But what on earth can we do? The answer: absolutely nothing in our own power. Not that I needed affirmation, but this book really gets into the nitty gritty of the history of Haiti. Racism and political upheaval have been a part of Haiti since before the 1800's and as witnessed by the recent sham of an election this November (2010), it's clear the problems Haiti faces aren't going to be fixed by a few well-meaning American's on spring break. But here's the thing: for whatever reason, God has introduced me to the Haitian people and theres' gotta be a reason for it. They're now a part of me. I think constantly about the kids we lived with last March. I can smell them, feel their weight on my lap as we watched Ice Age in French in the courtyard at the OTV, my legs falling asleep because I didn't want to disturb the sleeping child on my lap by getting up.

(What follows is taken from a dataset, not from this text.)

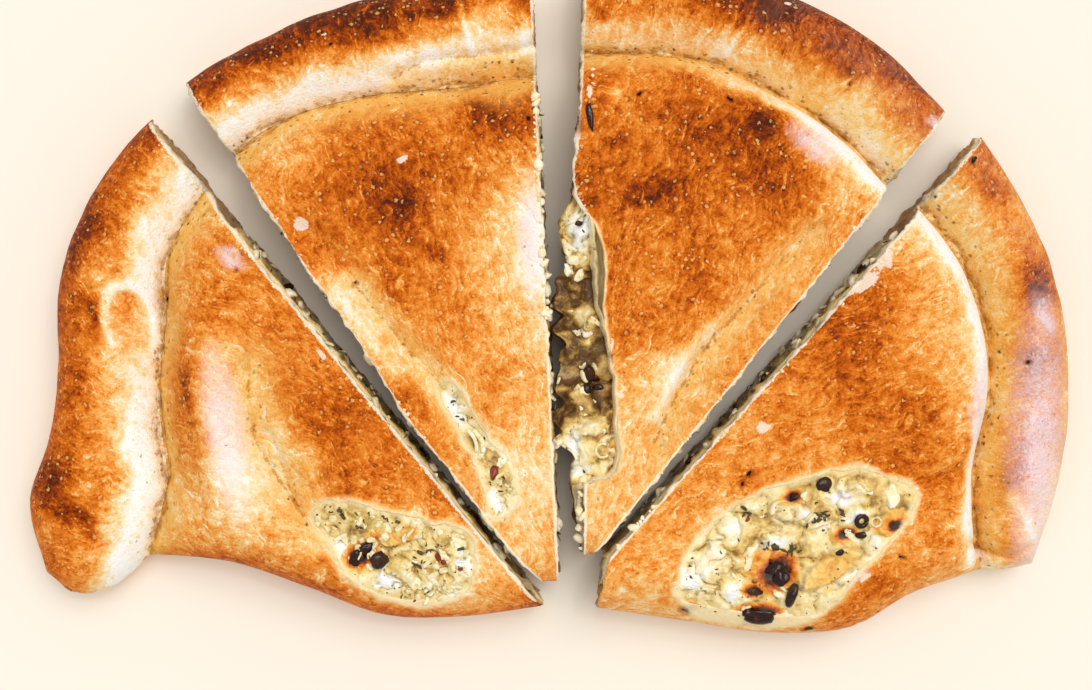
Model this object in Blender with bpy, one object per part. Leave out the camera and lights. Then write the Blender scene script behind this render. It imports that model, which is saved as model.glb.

I can feel them grabbing the sunglasses off my baseball hat and trying them on - then carefully returning them to their original position on my head when they were done playing; hanging on my arms, so starved for love and tenderness; folding their arms across their little chests and demanding "photo! photo!" I'd get my F6 with the LCD on the back and make their photo. Click. They'd run over to the camera for a peek - thinking it was digital. I held up the blank, gray liquid crystal display "No photo," I'd say. They looked at me curiously, not understanding. I pulled a roll of film from my pocket and held it up: "no photo - film," I said, smiling.
 
No blog, story, video, or photograph can adequately communicate what the human touch can. You just have to see it - experience it for yourself.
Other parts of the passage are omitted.